▸ **Directions for this task**: Go through the entries below and count the lines holding the word "frame". Reply with only the number, please.

====================

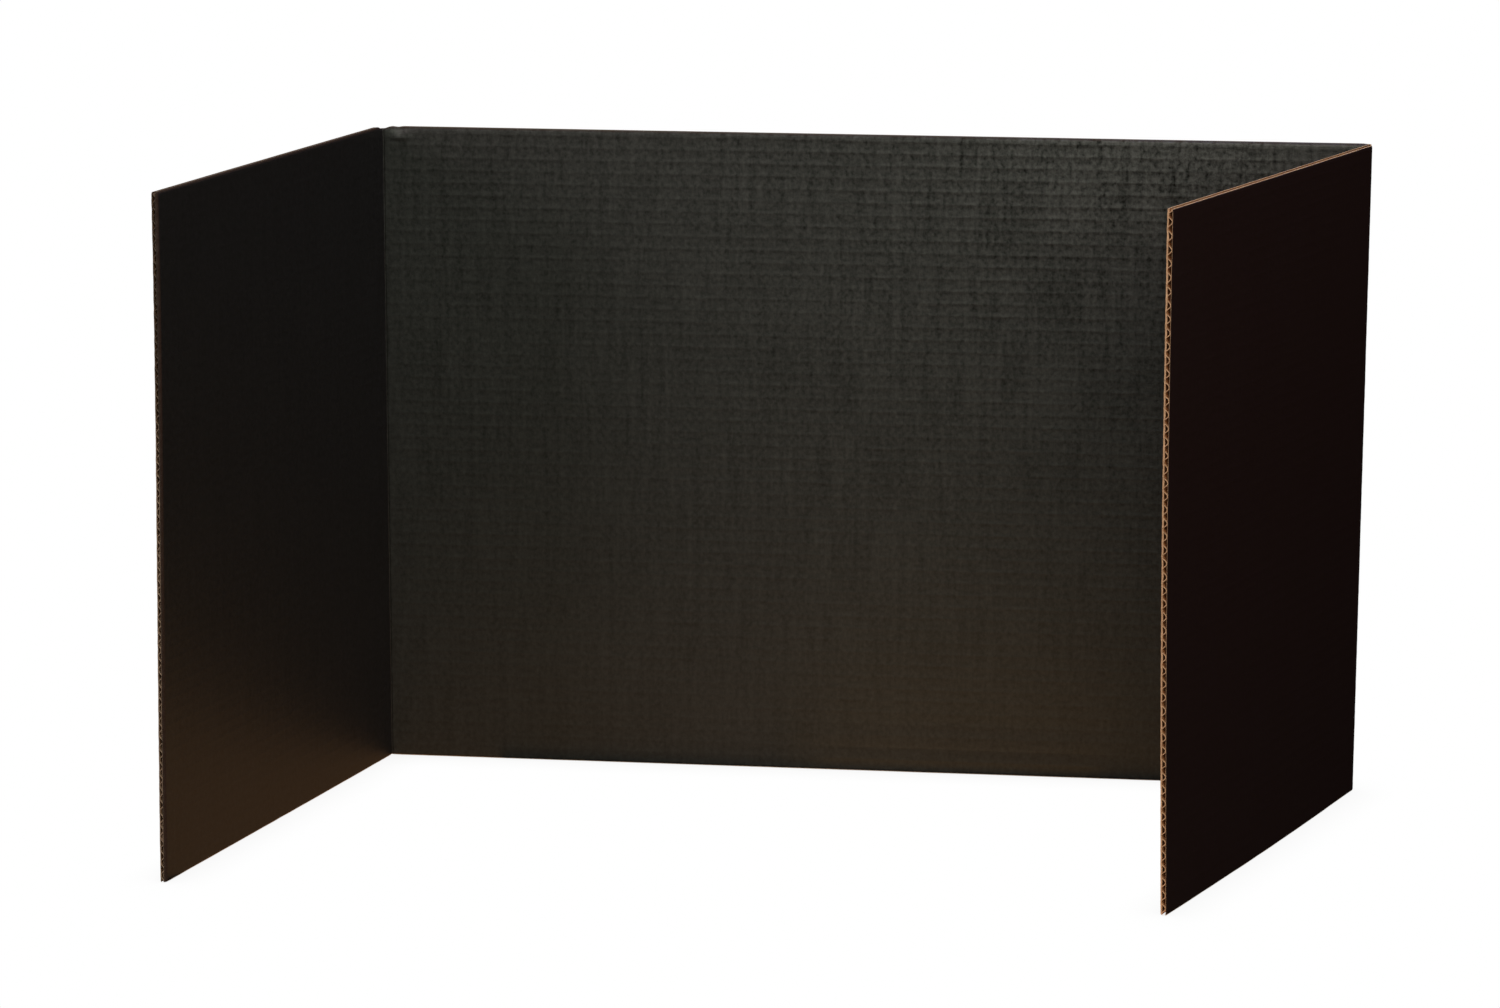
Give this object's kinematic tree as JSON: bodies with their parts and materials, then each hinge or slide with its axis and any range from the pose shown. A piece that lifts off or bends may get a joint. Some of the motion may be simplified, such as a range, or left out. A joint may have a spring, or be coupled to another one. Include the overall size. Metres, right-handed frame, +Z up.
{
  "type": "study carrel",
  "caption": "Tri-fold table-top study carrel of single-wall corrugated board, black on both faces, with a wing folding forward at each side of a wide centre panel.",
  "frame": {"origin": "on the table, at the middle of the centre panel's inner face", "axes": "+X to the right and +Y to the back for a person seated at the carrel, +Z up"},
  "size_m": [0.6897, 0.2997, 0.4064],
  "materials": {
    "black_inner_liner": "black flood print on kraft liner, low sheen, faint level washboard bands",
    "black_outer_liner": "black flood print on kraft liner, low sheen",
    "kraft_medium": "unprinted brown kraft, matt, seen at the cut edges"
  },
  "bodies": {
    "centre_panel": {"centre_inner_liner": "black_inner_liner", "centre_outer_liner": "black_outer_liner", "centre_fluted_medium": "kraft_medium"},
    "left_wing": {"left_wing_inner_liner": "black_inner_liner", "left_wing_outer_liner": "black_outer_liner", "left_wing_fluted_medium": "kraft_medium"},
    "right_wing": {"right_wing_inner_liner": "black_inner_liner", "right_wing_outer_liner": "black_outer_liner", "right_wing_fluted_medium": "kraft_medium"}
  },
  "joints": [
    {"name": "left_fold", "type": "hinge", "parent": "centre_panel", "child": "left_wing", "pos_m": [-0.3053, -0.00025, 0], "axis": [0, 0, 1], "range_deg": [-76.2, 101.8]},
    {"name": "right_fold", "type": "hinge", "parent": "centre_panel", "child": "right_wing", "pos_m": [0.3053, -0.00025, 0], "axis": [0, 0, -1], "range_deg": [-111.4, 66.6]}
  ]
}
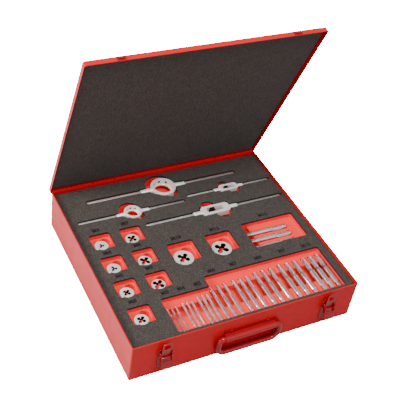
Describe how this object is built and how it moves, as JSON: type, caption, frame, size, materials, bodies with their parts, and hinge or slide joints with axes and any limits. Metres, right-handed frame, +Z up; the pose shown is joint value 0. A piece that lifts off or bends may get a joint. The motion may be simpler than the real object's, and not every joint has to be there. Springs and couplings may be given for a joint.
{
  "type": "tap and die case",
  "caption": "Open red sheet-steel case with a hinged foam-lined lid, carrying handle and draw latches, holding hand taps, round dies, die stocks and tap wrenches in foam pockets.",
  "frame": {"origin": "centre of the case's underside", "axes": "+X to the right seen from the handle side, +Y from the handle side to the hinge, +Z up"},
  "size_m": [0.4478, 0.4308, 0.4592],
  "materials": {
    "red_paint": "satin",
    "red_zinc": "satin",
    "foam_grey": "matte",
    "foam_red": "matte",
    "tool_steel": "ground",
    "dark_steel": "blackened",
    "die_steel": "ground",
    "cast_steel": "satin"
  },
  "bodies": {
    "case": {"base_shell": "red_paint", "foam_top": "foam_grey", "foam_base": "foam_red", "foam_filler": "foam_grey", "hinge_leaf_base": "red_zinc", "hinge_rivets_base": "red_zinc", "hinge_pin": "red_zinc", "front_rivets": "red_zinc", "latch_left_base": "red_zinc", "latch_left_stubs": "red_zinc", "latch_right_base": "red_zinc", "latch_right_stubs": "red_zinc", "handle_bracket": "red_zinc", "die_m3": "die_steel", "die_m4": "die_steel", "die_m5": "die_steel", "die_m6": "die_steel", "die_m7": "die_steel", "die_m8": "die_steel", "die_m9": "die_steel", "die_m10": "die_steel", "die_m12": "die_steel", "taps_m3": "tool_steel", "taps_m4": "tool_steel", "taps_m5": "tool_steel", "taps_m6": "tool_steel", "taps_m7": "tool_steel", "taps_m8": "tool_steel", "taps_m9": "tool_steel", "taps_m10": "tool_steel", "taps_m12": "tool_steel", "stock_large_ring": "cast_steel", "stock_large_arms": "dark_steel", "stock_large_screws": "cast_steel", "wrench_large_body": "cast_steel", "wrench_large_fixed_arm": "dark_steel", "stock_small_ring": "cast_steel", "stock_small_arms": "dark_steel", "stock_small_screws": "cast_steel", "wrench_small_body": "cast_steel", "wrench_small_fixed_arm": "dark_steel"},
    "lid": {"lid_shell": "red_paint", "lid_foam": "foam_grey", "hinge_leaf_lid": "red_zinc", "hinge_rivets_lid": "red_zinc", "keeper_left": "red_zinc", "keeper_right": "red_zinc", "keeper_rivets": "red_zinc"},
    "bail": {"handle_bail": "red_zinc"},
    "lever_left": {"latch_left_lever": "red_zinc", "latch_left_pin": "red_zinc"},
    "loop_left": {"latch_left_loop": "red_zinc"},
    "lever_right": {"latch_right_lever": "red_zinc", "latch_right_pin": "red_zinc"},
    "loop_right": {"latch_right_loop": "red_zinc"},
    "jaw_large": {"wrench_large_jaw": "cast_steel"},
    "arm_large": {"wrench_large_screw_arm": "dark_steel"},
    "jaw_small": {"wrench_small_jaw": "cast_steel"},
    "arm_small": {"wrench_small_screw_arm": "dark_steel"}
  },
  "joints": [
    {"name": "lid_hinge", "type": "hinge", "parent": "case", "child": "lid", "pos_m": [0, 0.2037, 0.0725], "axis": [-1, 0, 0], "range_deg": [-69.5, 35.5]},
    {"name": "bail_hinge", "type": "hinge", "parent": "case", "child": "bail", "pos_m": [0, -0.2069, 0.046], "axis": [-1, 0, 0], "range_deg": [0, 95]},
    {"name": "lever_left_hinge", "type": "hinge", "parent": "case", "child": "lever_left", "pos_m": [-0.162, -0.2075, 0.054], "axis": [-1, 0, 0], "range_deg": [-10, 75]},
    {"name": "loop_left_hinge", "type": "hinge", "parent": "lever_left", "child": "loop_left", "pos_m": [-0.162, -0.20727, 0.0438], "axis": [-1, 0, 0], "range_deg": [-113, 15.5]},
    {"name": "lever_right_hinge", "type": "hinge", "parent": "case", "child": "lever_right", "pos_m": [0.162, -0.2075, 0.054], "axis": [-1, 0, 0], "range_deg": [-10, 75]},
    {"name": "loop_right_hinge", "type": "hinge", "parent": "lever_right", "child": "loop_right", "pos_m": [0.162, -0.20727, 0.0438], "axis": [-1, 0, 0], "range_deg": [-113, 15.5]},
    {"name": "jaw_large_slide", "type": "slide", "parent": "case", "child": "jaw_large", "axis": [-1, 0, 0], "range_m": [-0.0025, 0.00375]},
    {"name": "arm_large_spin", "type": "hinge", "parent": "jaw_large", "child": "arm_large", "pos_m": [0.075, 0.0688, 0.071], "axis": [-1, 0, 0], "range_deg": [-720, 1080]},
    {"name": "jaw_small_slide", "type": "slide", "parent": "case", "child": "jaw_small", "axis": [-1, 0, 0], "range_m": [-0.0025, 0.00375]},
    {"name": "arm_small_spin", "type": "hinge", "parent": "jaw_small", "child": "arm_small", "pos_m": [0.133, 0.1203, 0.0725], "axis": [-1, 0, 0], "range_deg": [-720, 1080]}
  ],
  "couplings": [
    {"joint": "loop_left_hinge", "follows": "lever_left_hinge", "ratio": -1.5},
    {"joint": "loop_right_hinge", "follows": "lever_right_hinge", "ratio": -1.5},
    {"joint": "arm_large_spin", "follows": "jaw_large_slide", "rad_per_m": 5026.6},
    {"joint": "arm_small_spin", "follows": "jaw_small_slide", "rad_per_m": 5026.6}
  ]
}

====================

▸ **The response**: 4